International action needed

International bodies have documented abuses and called for adherence to transition commitments, but they haven’t provided enough support to pro-democracy forces. While Russia extends its influence, withdrawal of international funders has left civil society organisations struggling to survive. The Trump administration’s sudden termination of USAID programmes has ended crucial support for organisations working to maintain democratic space.

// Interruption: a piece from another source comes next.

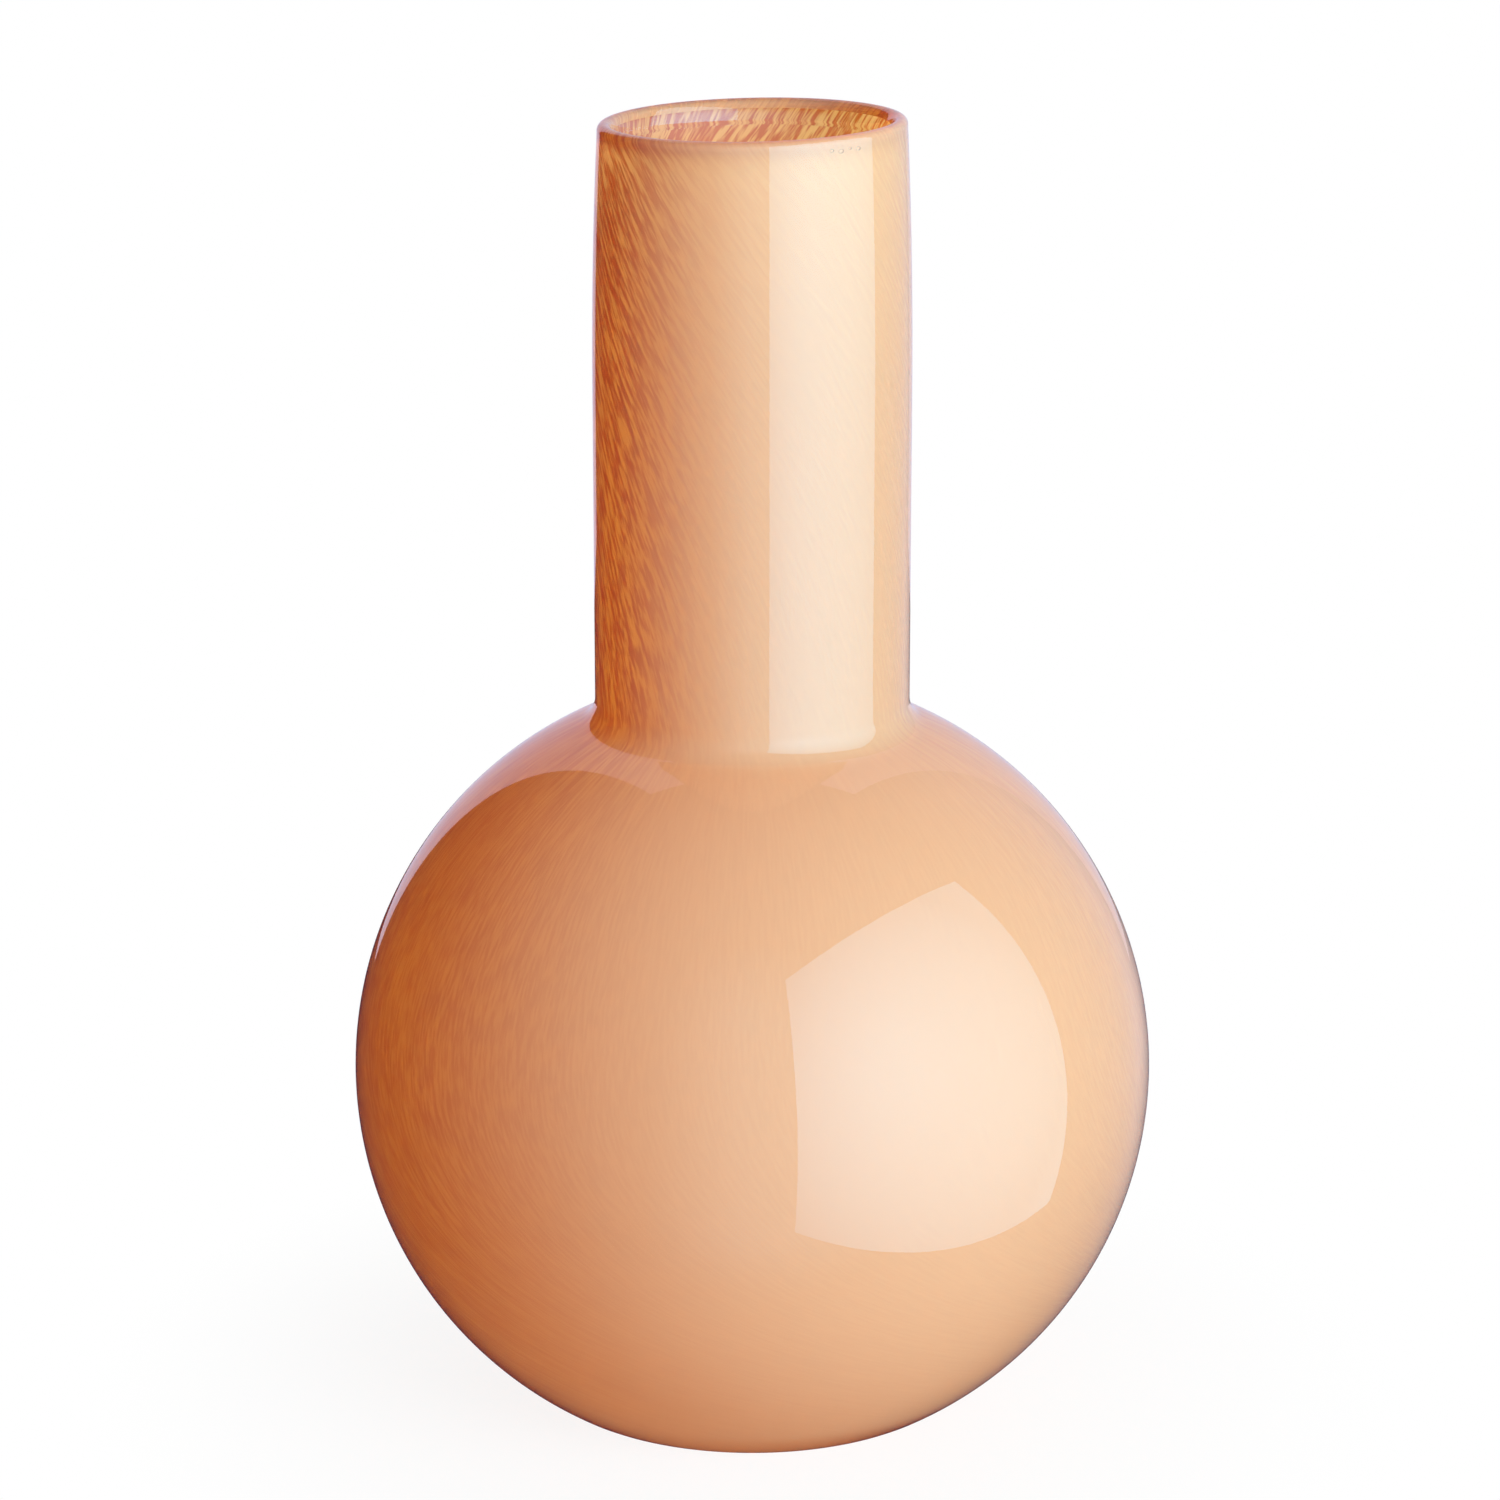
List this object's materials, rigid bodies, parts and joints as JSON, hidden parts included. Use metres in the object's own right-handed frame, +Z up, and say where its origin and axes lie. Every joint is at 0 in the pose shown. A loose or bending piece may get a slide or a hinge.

The democratic ideal remains alive in Burkina Faso despite the junta’s efforts to extinguish it and the disinformation that surrounds the regime. Civil society leaders continue to speak out, journalists continue to report and opposition figures continue to organise. Their courage demands tangible solidarity, beyond mere statements of concern.

OUR CALLS FOR ACTION

  • The military junta must immediately release all political prisoners, restore the independent electoral commission and commit to a clear timeline for transition to civilian rule with credible elections.
  • Regional institutions must impose targeted sanctions on officials responsible for human rights violations and urge democratic restoration.
  • International donors should establish emergency funding mechanisms to support civil society organisations and independent media operating under severe restrictions or in exile, ensuring these democratic forces can continue their vital work.